Transferable Nonintrusive Load Monitoring in Smart Grids via Frequency-Division Fusion Scattering Time-Series Transformer
Shijie Li, Zhonglan Su, Guanlin Chen, L. Chen, Haoqin Li, Huaiguang Jiang, Jun Jason Zhang, Wenzhong Gao
Abstract
Nonintrusive load monitoring (NILM) aims to accurately identify appliance-level power consumption patterns solely based on the total household power signal, facilitating fine-grained management of smart grid demands. Previous monitoring methods have often focused on classifying time domain power signals or identifying appliance signatures in the frequency domain, lacking sufficient analysis of diverse, sparsely labeled data across different households in the time-frequency domain. We propose a novel model named frequency-division fusion scattering time-series transformer (FFSTT).
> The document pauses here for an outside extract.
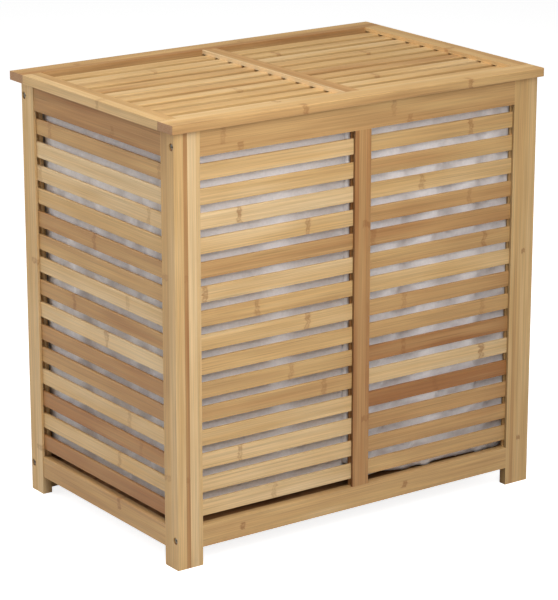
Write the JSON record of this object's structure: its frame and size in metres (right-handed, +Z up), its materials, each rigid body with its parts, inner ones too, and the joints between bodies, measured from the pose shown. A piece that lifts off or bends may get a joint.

Specifically, in addition to NILM task-driven token embedding, self-attention, and feed forward blocks, we innovatively employ dual-tree complex wavelet transform for time-frequency transformation of tokens. Distinct feature extraction methods are applied to low- and high-frequency components, respectively, to efficiently separate and learn the power consumption patterns of different appliances. Furthermore, to achieve effective domain transfer among households in different regions, we utilize a small amount of labeled data to perform low-rank fine-tuning on the pretrained FFSTT. Experiments conducted on the REDD and U.K.-DALE datasets confirm that the proposed model achieves state-of-the-art performance across distinct scenarios of available labeled data.